The word ‘hydrotherapy’ is derived from the Greek word for water healing.
To understand the benefits of hydrotherapy it helps to understand the basic properties and principles of water. When planning a rehabilitation programme it is important to consider these elements;
Relative Density – this is the ratio of the weight of an object to the weight of an equal volume of water. Relative density depends on an objects composition. Specific gravity is a pure number value measuring the density of different substances. (Pure water = 1, fat = 0.8, lean muscle =1, bone 1.5 to 2). Relative density and specific gravity determine how well objects float (or not!). Simply speaking, if the ratio of the specific gravity of an object to that of water is greater than 1, then the object will sink and if it is less than 1, the object will float. Specific gravity of objects also determine how much of an object will float under water. Specific gravity of ice is 0.92, therefore 92% of ice will submerge to displace enough water (Upward force of buoyancy = downward force of gravity) 8% of ice will float above the surface. The specific gravity of a lean animal can be as high as 1.1 and an obese animal as low as .93. Specific gravity of an animal will mean it floats just below the surface. The higher the specific gravity the quicker the animal will sink i.e. a lean animal not moving will sink faster than an obese animal.
Buoyancy – is the upward thrust of water acting on a body creating an apparent decrease in the bodies’ weight while immersed. When a body is fully or partially immersed in water it experiences upward thrust equal to the weight of water displaced. Buoyancy acts directly through the centre of buoyancy. Problems occur when the centre of gravity and centre of buoyancy are not in the same vertical line causing an animal to tilt. The use of buoyancy aids in the rehabilitation of weak muscles and painful joints helps animals to exercise in an upright position and decreases pain by minimising weight bearing on joints. In dogs, water at a level of the ateral malleolus of the tibia creates approx. 91% weight bearing compared to the body weight on dry land, at the lateral condyle of the femur – 85%, the greater trichinae of the femur – 38% and fully submerged – non weight bearing or ‘zero impact’.
Hydrostatic Pressure – Pascal’s law states that fluid pressure is exerted equally on all surfaces of an immersed body at rest at a given depth. The deeper the body is immersed the greater the pressure exerted on it. Hence hydrostatic pressure provides constant pressure to a limb or body immersed in water providing an improved environment for working with swollen joints or oedematous tissues. Hydrostatic pressure opposes the tendency of blood and edema to pool in the lower portions of a body and can help reduce swelling. Hydrostatic pressure can also decrease pain during exercise. Hydrostatic pressure provides phasic stimuli to skin sensory receptors that cause a decrease in nociceptor hypersensitivity. This decreases an animal’s pain perception which can allow the animal to perform movements with less pain.

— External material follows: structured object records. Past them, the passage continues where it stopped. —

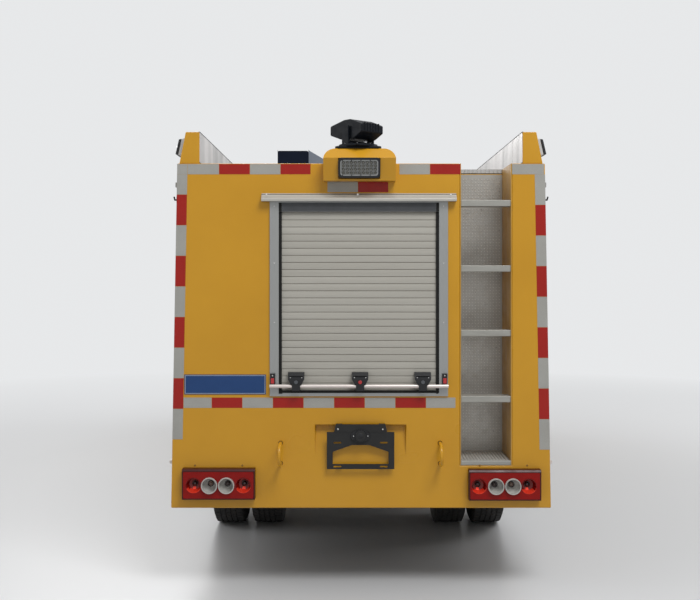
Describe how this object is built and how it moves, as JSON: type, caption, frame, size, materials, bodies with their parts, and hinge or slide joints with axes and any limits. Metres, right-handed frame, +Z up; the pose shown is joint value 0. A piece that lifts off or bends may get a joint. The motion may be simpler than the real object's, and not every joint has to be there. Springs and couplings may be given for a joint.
{
  "type": "rescue truck",
  "caption": "Light rescue truck with a four-door crew cab, box body with roller shutters on three sides, rear ladder recess, work lamps, searchlight and folding roof mast",
  "frame": {"origin": "middle of the truck's overall box, on the ground under the tyres", "axes": "+Y forward to the cab's front, +X the truck's right, +Z up"},
  "size_m": [2.24, 5.995, 2.3309],
  "materials": {
    "yellow_paint": "gloss yellow-orange coach paint",
    "frame_black": "satin black chassis paint",
    "silver_paint": "silver wheel paint",
    "alloy": "anodised profile",
    "chequer": "raised chequer pattern",
    "curtain": "light grey slats",
    "black_plastic": "grained black",
    "grey_plastic": "satin dark grey",
    "lamp_red": "dark red lamp housing",
    "lamp_clear": "clear lamp cover over a reflector",
    "beacon_red": "red beacon cover",
    "tyre_rubber": "road tyre",
    "iron": "oily cast iron",
    "steel": "dull steel",
    "glass": "tinted safety glass",
    "trim_grey": "dark grey woven seat cloth"
  },
  "bodies": {
    "root": {"chassis_frame": "frame_black", "engine_and_driveline": "iron", "front_axle": "frame_black", "rear_axle": "frame_black", "leaf_springs": "frame_black", "fuel_tank": "black_plastic", "exhaust": "steel", "front_bumper": "yellow_paint", "body_floor": "alloy", "left_side_wall": "yellow_paint", "right_side_wall": "yellow_paint", "front_bulkhead": "yellow_paint", "rear_wall": "yellow_paint", "roof_deck": "chequer", "roof_parapets": "yellow_paint", "shutter_frames": "alloy", "shutter_curtains": "curtain", "shutter_bars": "alloy", "ladder_recess": "yellow_paint", "ladder_steps": "chequer", "tail_lamps": "lamp_red", "plate_bracket": "grey_plastic", "tow_eyes": "yellow_paint", "lamp_hood": "yellow_paint", "work_lamps": "grey_plastic", "searchlight_base": "black_plastic", "mast_base": "grey_plastic"},
    "searchlight_turn": {"searchlight_neck": "black_plastic"},
    "searchlight_lamp": {"searchlight_head": "black_plastic"},
    "mast_arm": {"mast_arm": "alloy"},
    "mast_extension": {"mast_head": "grey_plastic"},
    "cab": {"cab_shell": "yellow_paint", "windscreen": "glass", "dashboard": "black_plastic", "steering_wheel": "black_plastic", "front_seats": "trim_grey", "rear_bench": "trim_grey", "grille": "black_plastic", "headlamps": "lamp_clear", "mirrors": "black_plastic", "light_bar": "beacon_red"},
    "front_left_door": {"front_left_door": "yellow_paint", "front_left_door_glass": "glass"},
    "front_right_door": {"front_right_door": "yellow_paint", "front_right_door_glass": "glass"},
    "rear_left_door": {"rear_left_door": "yellow_paint", "rear_left_door_glass": "glass"},
    "rear_right_door": {"rear_right_door": "yellow_paint", "rear_right_door_glass": "glass"},
    "front_left_steer": {"front_left_knuckle": "frame_black"},
    "front_left_wheel": {"front_left_tyre": "tyre_rubber", "front_left_wheel": "silver_paint"},
    "rear_left_wheels": {"rear_left_tyres": "tyre_rubber", "rear_left_wheels": "silver_paint"},
    "front_right_steer": {"front_right_knuckle": "frame_black"},
    "front_right_wheel": {"front_right_tyre": "tyre_rubber", "front_right_wheel": "silver_paint"},
    "rear_right_wheels": {"rear_right_tyres": "tyre_rubber", "rear_right_wheels": "silver_paint"}
  },
  "joints": [
    {"name": "front_left_steering", "type": "hinge", "parent": "root", "child": "front_left_steer", "pos_m": [-0.59, 1.905, 0.3875], "axis": [0, 0, 1], "range_deg": [-34, 34]},
    {"name": "front_left_spin", "type": "hinge", "parent": "front_left_steer", "child": "front_left_wheel", "pos_m": [-0.7, 1.905, 0.3875], "axis": [1, 0, 0], "continuous": true},
    {"name": "rear_left_spin", "type": "hinge", "parent": "root", "child": "rear_left_wheels", "pos_m": [-0.67, -1.455, 0.3875], "axis": [1, 0, 0], "continuous": true},
    {"name": "front_left_door_swing", "type": "hinge", "parent": "cab", "child": "front_left_door", "pos_m": [-0.8895, 2.645, 1.3], "axis": [0, 0, -1], "range_deg": [0, 68]},
    {"name": "rear_left_door_swing", "type": "hinge", "parent": "cab", "child": "rear_left_door", "pos_m": [-0.8895, 1.505, 1.3], "axis": [0, 0, -1], "range_deg": [0, 68]},
    {"name": "front_right_steering", "type": "hinge", "parent": "root", "child": "front_right_steer", "pos_m": [0.59, 1.905, 0.3875], "axis": [0, 0, 1], "range_deg": [-34, 34]},
    {"name": "front_right_spin", "type": "hinge", "parent": "front_right_steer", "child": "front_right_wheel", "pos_m": [0.7, 1.905, 0.3875], "axis": [1, 0, 0], "continuous": true},
    {"name": "rear_right_spin", "type": "hinge", "parent": "root", "child": "rear_right_wheels", "pos_m": [0.67, -1.455, 0.3875], "axis": [1, 0, 0], "continuous": true},
    {"name": "front_right_door_swing", "type": "hinge", "parent": "cab", "child": "front_right_door", "pos_m": [0.8895, 2.645, 1.3], "axis": [0, 0, 1], "range_deg": [0, 68]},
    {"name": "rear_right_door_swing", "type": "hinge", "parent": "cab", "child": "rear_right_door", "pos_m": [0.8895, 1.505, 1.3], "axis": [0, 0, 1], "range_deg": [0, 68]},
    {"name": "cab_tilt", "type": "hinge", "parent": "root", "child": "cab", "pos_m": [0, 2.86, 0.66], "axis": [-1, 0, 0], "range_deg": [0, 45]},
    {"name": "searchlight_pan", "type": "hinge", "parent": "root", "child": "searchlight_turn", "pos_m": [-0.014, -2.862, 2.17], "axis": [0, 0, 1], "range_deg": [-170, 170]},
    {"name": "searchlight_tilt", "type": "hinge", "parent": "searchlight_turn", "child": "searchlight_lamp", "pos_m": [-0.014, -2.862, 2.25], "axis": [0.7431, 0.6691, 0], "range_deg": [-25, 25]},
    {"name": "mast_raise", "type": "hinge", "parent": "root", "child": "mast_arm", "pos_m": [-0.376, -1.96, 2.205], "axis": [1, 0, 0], "range_deg": [0, 90]},
    {"name": "mast_extend", "type": "slide", "parent": "mast_arm", "child": "mast_extension", "axis": [0, 1, 0], "range_m": [0, 0.7]}
  ],
  "couplings": [
    {"joint": "front_right_steering", "follows": "front_left_steering", "ratio": 1}
  ]
}
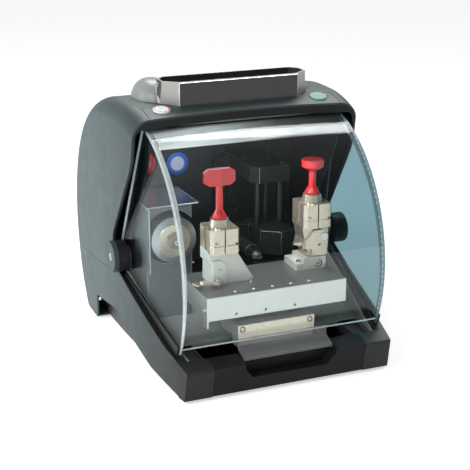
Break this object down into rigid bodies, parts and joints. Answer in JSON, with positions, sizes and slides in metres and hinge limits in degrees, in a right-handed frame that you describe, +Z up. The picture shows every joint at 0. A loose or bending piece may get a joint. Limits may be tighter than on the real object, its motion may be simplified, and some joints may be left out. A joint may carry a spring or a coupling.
{
  "type": "key duplicating machine",
  "caption": "Bench-top key duplicating machine with a domed case, swing-up clear visor, moving clamp table, disc cutter, milling head, top tray and chip drawer.",
  "frame": {"origin": "middle of the footprint, on the surface that the feet stand on", "axes": "+X to the operator's right, +Y to the back of the machine, +Z up"},
  "size_m": [0.442, 0.5599, 0.47],
  "materials": {
    "shell_grey": "satin moulded plastic",
    "bar_black": "semi-gloss",
    "trim_black": "matte",
    "liner_black": "matte powder coat",
    "floor_grey": "satin paint",
    "guard_grey": "satin paint",
    "steel_plate": "powder coat",
    "rubber_black": "matte",
    "silver_plastic": "satin silver",
    "panel_black": "gloss",
    "button_white": "gloss",
    "button_green": "gloss",
    "lens_white": "diffuse lit lens",
    "aluminium": "machined satin",
    "nickel": "satin nickel",
    "steel": "turned",
    "steel_dark": "ground",
    "wheel_steel": "ground",
    "head_black": "satin black anodised",
    "knob_red": "gloss",
    "clear_sheet": "clear polycarbonate",
    "board_green": "matte",
    "belt_black": "matte"
  },
  "bodies": {
    "root": {"base_plate": "steel_plate", "rubber_feet": "rubber_black", "lower_housing": "shell_grey", "upper_hood": "shell_grey", "opening_trims": "trim_black", "inner_liner": "liner_black", "work_floor": "floor_grey", "base_frame": "steel_plate", "pivot_ears": "steel_plate", "rear_panel": "trim_black", "power_inlet": "trim_black", "tray_body": "silver_plastic", "tray_front_panel": "panel_black", "lamp_housing": "silver_plastic", "lamp_lens": "lens_white", "electronics": "board_green", "housing_screws": "steel", "cutter_guard": "guard_grey", "cutter_bearing_block": "guard_grey", "cutter_motor": "head_black", "drive_belt": "belt_black", "z_column": "head_black", "guide_rails": "steel", "axis_motors": "steel_dark"},
    "rocker": {"rocker_switch": "panel_black"},
    "stop": {"stop_button": "button_white"},
    "start": {"start_button": "button_green"},
    "visor": {"visor_front": "clear_sheet", "visor_sides": "clear_sheet", "visor_rails": "trim_black", "visor_handle": "clear_sheet", "pivot_hubs": "trim_black", "pivot_discs": "shell_grey", "pivot_screws": "steel"},
    "drawer": {"drawer_front": "bar_black", "drawer_tray": "trim_black"},
    "cutter": {"cutter_shaft": "steel", "cutter_wheel": "wheel_steel", "cutter_flange": "nickel"},
    "motor_shaft": {"motor_pulley": "steel_dark"},
    "head": {"z_carriage": "head_black"},
    "head_screw": {"z_screw": "steel"},
    "mill": {"end_mill": "steel"},
    "y_slide_body": {"y_carriage": "aluminium", "y_front_cover": "nickel", "x_rails": "steel", "x_motor": "steel_dark"},
    "y_screw_body": {"y_screw": "steel"},
    "table": {"x_table": "aluminium", "table_bearings": "steel_dark", "table_screws": "steel", "left_clamp_base": "nickel", "right_clamp_base": "nickel"},
    "x_screw_body": {"x_screw": "steel"},
    "left_jaw": {"left_clamp_jaw": "nickel"},
    "left_knob": {"left_clamp_knob": "knob_red"},
    "right_jaw": {"right_clamp_jaw": "nickel"},
    "right_knob": {"right_clamp_knob": "knob_red"},
    "key_stop": {"left_stop_plate": "nickel"},
    "dial": {"right_clamp_dial": "steel_dark"}
  },
  "joints": [
    {"name": "visor_hinge", "type": "hinge", "parent": "root", "child": "visor", "pos_m": [0, -0.016, 0.171], "axis": [-1, 0, 0], "range_deg": [0, 80]},
    {"name": "drawer_slide", "type": "slide", "parent": "root", "child": "drawer", "axis": [0, -1, 0], "range_m": [0, 0.12]},
    {"name": "stop_press", "type": "slide", "parent": "root", "child": "stop", "axis": [0, 0.1977, -0.9803], "range_m": [0, 0.002], "stiffness_N_per_m": 600},
    {"name": "start_press", "type": "slide", "parent": "root", "child": "start", "axis": [0, 0.1977, -0.9803], "range_m": [0, 0.002], "stiffness_N_per_m": 600},
    {"name": "power_rocker", "type": "hinge", "parent": "root", "child": "rocker", "pos_m": [0.015, 0.2238, 0.058], "axis": [1, 0, 0], "range_deg": [0, 16]},
    {"name": "cutter_spin", "type": "hinge", "parent": "root", "child": "cutter", "pos_m": [-0.124, 0, 0.206], "axis": [0, -1, 0], "continuous": true},
    {"name": "motor_spin", "type": "hinge", "parent": "root", "child": "motor_shaft", "pos_m": [-0.124, 0, 0.116], "axis": [0, -1, 0], "continuous": true},
    {"name": "head_lift", "type": "slide", "parent": "root", "child": "head", "axis": [0, 0, 1], "range_m": [-0.005, 0.06]},
    {"name": "head_screw_turn", "type": "hinge", "parent": "root", "child": "head_screw", "pos_m": [0.077, 0.007, 0.2], "axis": [0, 0, 1], "range_deg": [-216, 2196]},
    {"name": "mill_spin", "type": "hinge", "parent": "head", "child": "mill", "pos_m": [0.024, 0, 0.163], "axis": [0, -1, 0], "continuous": true},
    {"name": "y_travel", "type": "slide", "parent": "root", "child": "y_slide_body", "axis": [0, 1, 0], "range_m": [-0.003, 0.03]},
    {"name": "y_screw_turn", "type": "hinge", "parent": "root", "child": "y_screw_body", "pos_m": [-0.006, 0, 0.071], "axis": [0, 1, 0], "range_deg": [-144, 1116]},
    {"name": "x_travel", "type": "slide", "parent": "y_slide_body", "child": "table", "axis": [1, 0, 0], "range_m": [-0.04, 0.02]},
    {"name": "x_screw_turn", "type": "hinge", "parent": "y_slide_body", "child": "x_screw_body", "pos_m": [0, -0.159, 0.122], "axis": [1, 0, 0], "range_deg": [-1476, 756]},
    {"name": "left_jaw_lift", "type": "slide", "parent": "table", "child": "left_jaw", "axis": [0, 0, 1], "range_m": [0, 0.003]},
    {"name": "left_knob_turn", "type": "hinge", "parent": "left_jaw", "child": "left_knob", "pos_m": [-0.073, -0.149, 0.3], "axis": [0, 0, 1], "range_deg": [-10, 730]},
    {"name": "right_jaw_lift", "type": "slide", "parent": "table", "child": "right_jaw", "axis": [0, 0, 1], "range_m": [0, 0.003]},
    {"name": "right_knob_turn", "type": "hinge", "parent": "right_jaw", "child": "right_knob", "pos_m": [0.1, -0.136, 0.3], "axis": [0, 0, 1], "range_deg": [-10, 730]},
    {"name": "key_stop_swing", "type": "hinge", "parent": "table", "child": "key_stop", "pos_m": [-0.085, -0.176, 0.16], "axis": [0, 0, 1], "range_deg": [0, 70]},
    {"name": "dial_turn", "type": "hinge", "parent": "table", "child": "dial", "pos_m": [0.114, -0.156, 0.209], "axis": [0, -1, 0], "range_deg": [0, 90]}
  ],
  "couplings": [
    {"joint": "motor_spin", "follows": "cutter_spin", "ratio": 1},
    {"joint": "head_screw_turn", "follows": "head_lift", "rad_per_m": 628.32},
    {"joint": "y_screw_turn", "follows": "y_travel", "rad_per_m": 628.32},
    {"joint": "x_screw_turn", "follows": "x_travel", "rad_per_m": 628.32},
    {"joint": "left_knob_turn", "follows": "left_jaw_lift", "rad_per_m": 4188.8},
    {"joint": "right_knob_turn", "follows": "right_jaw_lift", "rad_per_m": 4188.8}
  ]
}
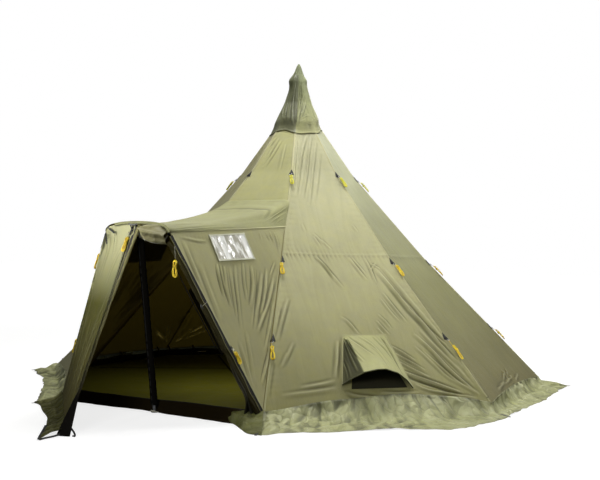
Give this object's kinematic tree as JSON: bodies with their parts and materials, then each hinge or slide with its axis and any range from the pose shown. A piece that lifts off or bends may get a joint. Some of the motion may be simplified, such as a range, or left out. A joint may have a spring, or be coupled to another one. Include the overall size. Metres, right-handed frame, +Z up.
{
  "type": "pole tent",
  "caption": "Many-sided pole tent with a rain cap, snow skirt, hooded vent and a front porch with one closed and one rolled door.",
  "frame": {"origin": "middle of the footprint's box on the ground", "axes": "+Z up; the porch points to -Y; the centre pole stands at x 0, y 0.576"},
  "size_m": [5.736, 6.888, 3.669],
  "materials": {
    "olive_cloth": "matt woven polyester-cotton",
    "olive_shade": "matt woven polyester-cotton",
    "skirt_cloth": "coated polyester, crinkled",
    "cap_cloth": "coated polyester, slight sheen",
    "clear_film": "clear film",
    "black_cloth": "matt coated fabric",
    "ground_cloth": "coated polyethylene fabric",
    "alloy": "satin anodised",
    "dark_rod": "satin black",
    "black_plastic": "moulded",
    "yellow_cord": "braided cord"
  },
  "bodies": {
    "tent": {"wall_porch_top": "olive_cloth", "wall_panel_2": "olive_cloth", "wall_panel_3": "olive_cloth", "wall_panel_4": "olive_cloth", "wall_panel_5": "olive_cloth", "wall_panel_6": "olive_cloth", "wall_panel_7": "olive_cloth", "wall_panel_8": "olive_cloth", "porch_wall_right": "olive_cloth", "porch_wall_left": "olive_cloth", "porch_roof": "olive_cloth", "door_right_rolled": "olive_shade", "vent_hood": "olive_shade", "skirt_2": "skirt_cloth", "skirt_3": "skirt_cloth", "skirt_4": "skirt_cloth", "skirt_5": "skirt_cloth", "skirt_6": "skirt_cloth", "skirt_7": "skirt_cloth", "skirt_8": "skirt_cloth", "skirt_porch_right": "skirt_cloth", "groundsheet": "ground_cloth", "porch_sill": "black_cloth", "porch_pole_sleeve": "black_cloth", "cap": "cap_cloth", "apex_crown": "black_plastic", "pole_foot": "black_plastic", "pole_clamp_lower": "black_plastic", "porch_pole_foot": "black_plastic", "pole_lower": "alloy", "window_right": "clear_film", "window_left": "clear_film", "porch_pole_lower": "dark_rod", "guyline_a_upper": "yellow_cord", "guyline_a_middle": "yellow_cord", "guyline_a_lower": "yellow_cord", "guyline_b_upper": "yellow_cord", "guyline_b_middle": "yellow_cord", "guyline_b_lower": "yellow_cord", "guyline_c_upper": "yellow_cord", "guyline_c_middle": "yellow_cord", "guyline_c_lower": "yellow_cord", "guyline_h_upper": "yellow_cord", "guyline_porch_left_upper": "yellow_cord", "guyline_porch_left_lower": "yellow_cord", "guyline_porch_right_lower": "yellow_cord", "guyline_porch_right_upper": "yellow_cord"},
    "door_leaf": {"door_left": "olive_cloth", "skirt_door_left": "skirt_cloth", "guyline_porch_centre": "yellow_cord"},
    "zip_slider": {"zip_slider": "black_plastic"},
    "vent_flap": {"vent_flap": "olive_cloth"},
    "pole_middle": {"pole_middle": "alloy", "pole_clamp_upper": "black_plastic"},
    "pole_upper": {"pole_upper": "alloy", "pole_spike": "alloy"},
    "lever_lower": {"pole_lever_lower": "black_plastic"},
    "lever_upper": {"pole_lever_upper": "black_plastic"},
    "porch_pole_upper": {"porch_pole_upper": "dark_rod", "porch_bow": "dark_rod"}
  },
  "joints": [
    {"name": "door_left_hinge", "type": "hinge", "parent": "tent", "child": "door_leaf", "pos_m": [-1.083, -2.03, 0.084], "axis": [-0.4444, 0.1994, -0.8734], "range_deg": [0, 125]},
    {"name": "zip_slide", "type": "slide", "parent": "door_leaf", "child": "zip_slider", "axis": [0, 0.4431, 0.8965], "range_m": [0, 1.6]},
    {"name": "vent_flap_hinge", "type": "hinge", "parent": "tent", "child": "vent_flap", "pos_m": [1.6329, -1.02154, 0.40683], "axis": [-0.7071, -0.7071, 0], "range_deg": [-40, 42]},
    {"name": "pole_middle_slide", "type": "slide", "parent": "tent", "child": "pole_middle", "axis": [0, 0, 1], "range_m": [-0.95, 0]},
    {"name": "pole_upper_slide", "type": "slide", "parent": "pole_middle", "child": "pole_upper", "axis": [0, 0, 1], "range_m": [-0.95, 0]},
    {"name": "lever_lower_hinge", "type": "hinge", "parent": "tent", "child": "lever_lower", "pos_m": [0.0345, 0.576, 1.153], "axis": [0, 0, -1], "range_deg": [0, 110]},
    {"name": "lever_upper_hinge", "type": "hinge", "parent": "pole_middle", "child": "lever_upper", "pos_m": [0.0325, 0.576, 2.173], "axis": [0, 0, -1], "range_deg": [0, 110]},
    {"name": "porch_pole_slide", "type": "slide", "parent": "tent", "child": "porch_pole_upper", "axis": [0, -0.1713, 0.9852], "range_m": [-0.05, 0]}
  ]
}
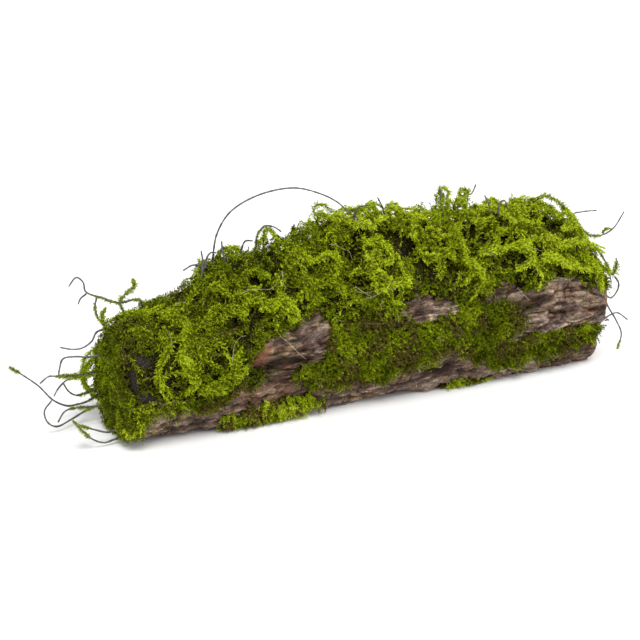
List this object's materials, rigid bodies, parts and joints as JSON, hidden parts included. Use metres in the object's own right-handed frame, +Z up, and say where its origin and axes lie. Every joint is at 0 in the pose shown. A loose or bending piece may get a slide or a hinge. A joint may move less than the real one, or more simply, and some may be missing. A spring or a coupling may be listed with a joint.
{
  "type": "mossy log",
  "caption": "Sawn length of log lying on its flat underside, heaped with feathery green moss mats and sprouting thin wiry stems.",
  "frame": {"origin": "under the middle of the whole piece, on the surface that it lies on", "axes": "+X along the log towards the bare sawn end, +Z up, front to -Y"},
  "size_m": [0.628, 0.178, 0.2039],
  "materials": {
    "bark": "dry furrowed grey-brown bark, sawn ends",
    "moss": "feathery yellow-green moss, matt",
    "stem": "thin dark grey wiry stems"
  },
  "bodies": {
    "root": {"log": "bark", "moss_heap_left": "moss", "moss_heap_middle": "moss", "moss_heap_right": "moss", "moss_back_skirt": "moss", "moss_front_band": "moss", "moss_fringe_left": "moss", "moss_fringe_middle": "moss", "moss_groove_right": "moss", "moss_cap_left_end": "moss", "moss_lip_right_end": "moss", "stem_arch": "stem", "stem_top_curl_left": "stem", "stem_top_hook_left": "stem", "stem_top_sprig_left": "stem", "stem_shoulder_curl": "stem", "stem_shoulder_sprig": "stem", "stem_shoulder_low": "stem", "stem_middle_sprig": "stem", "stem_middle_hook": "stem", "stem_ball_tail": "stem", "stem_tall_strand": "stem", "stem_right_spike": "stem", "stem_right_loop": "stem", "stem_crown_right": "stem", "stem_sweep_right": "stem", "stem_sweep_right_twig": "stem", "stem_drape_right": "stem", "stem_tuft_right": "stem", "stem_ring_right": "stem", "stem_fall_right": "stem", "stem_rim_hook_right": "stem", "stem_hook_left": "stem", "stem_hook_left_twig": "stem", "stem_hook_left_branch": "stem", "stem_strand_left": "stem", "stem_shoulder_left": "stem", "stem_left_step": "stem", "stem_left_crook": "stem", "stem_left_long": "stem", "stem_left_mossy": "stem", "stem_left_loop": "stem", "stem_left_low_fork": "stem", "stem_left_sprig": "stem", "stem_left_droop": "stem", "stem_floor_curl": "stem", "stem_floor_sprig": "stem"}
  },
  "joints": []
}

Viscosity and Resistance – viscosity is the measurement of frictional resistance caused by cohesive or attractive forces between the molecules of a liquid. The viscosity or resistance to fluid flow is significantly greater in water than in air making it harder to move through water. This resistance strengthens canine muscles and improves cardiovascular fitness. Viscosity also increases sensory awareness assists in stabilizing unstable joints. A dog with paraparesis may be more willing to walk in water or swim than on land because of the waters combined properties of buoyancy and viscosity which help support the dog.
Surface tension – Cohesion is when water molecules adhere to each other, there is greater tendency to adhere at the surface. Therefore there is slightly more resistance at the surface of water. Surface tension is not a factor if the animal is completely submerged but it becomes significant when a limb breaks the water surface. If a patient is weak movements are easier just under the surface rather than at or on the surface.
Exercising in water improves strength, muscular endurance, cardio respiratory endurance, range of movement (ROM), agility and psychological wellbeing whilst minimising pain.
The primary resistant force on land is gravity; the primary resistant forces in water are viscosity, friction and turbulence. These properties directly effect heart rate and oxygen uptake. Exercise in water increases heart rate and oxygen uptake slightly more than exercise on land. Exercises in water use a greater amount of energy than the same exercise on land. Aerobic exercise used in rehabilitation improves cardiovascular fitness and weight reduction. Aquatic exercise also benefits muscle strengthening and minimises the amount of joint effusion leading to greater functional improvement.
Buoyancy in water eases the performance of exercise while providing proprioceptive feedback. It allows for gentler exercise by decreasing the loads placed on injured tissues compared to land based exercise. Hydrotherapy exercise can be used as a transition to land based exercise in post injury or post surgery rehab.
Exercise in heated water increases circulation to muscles, increases joint flexibility and range of movement, decreases joint pain, decreases stress in healing tissues and minimises pain.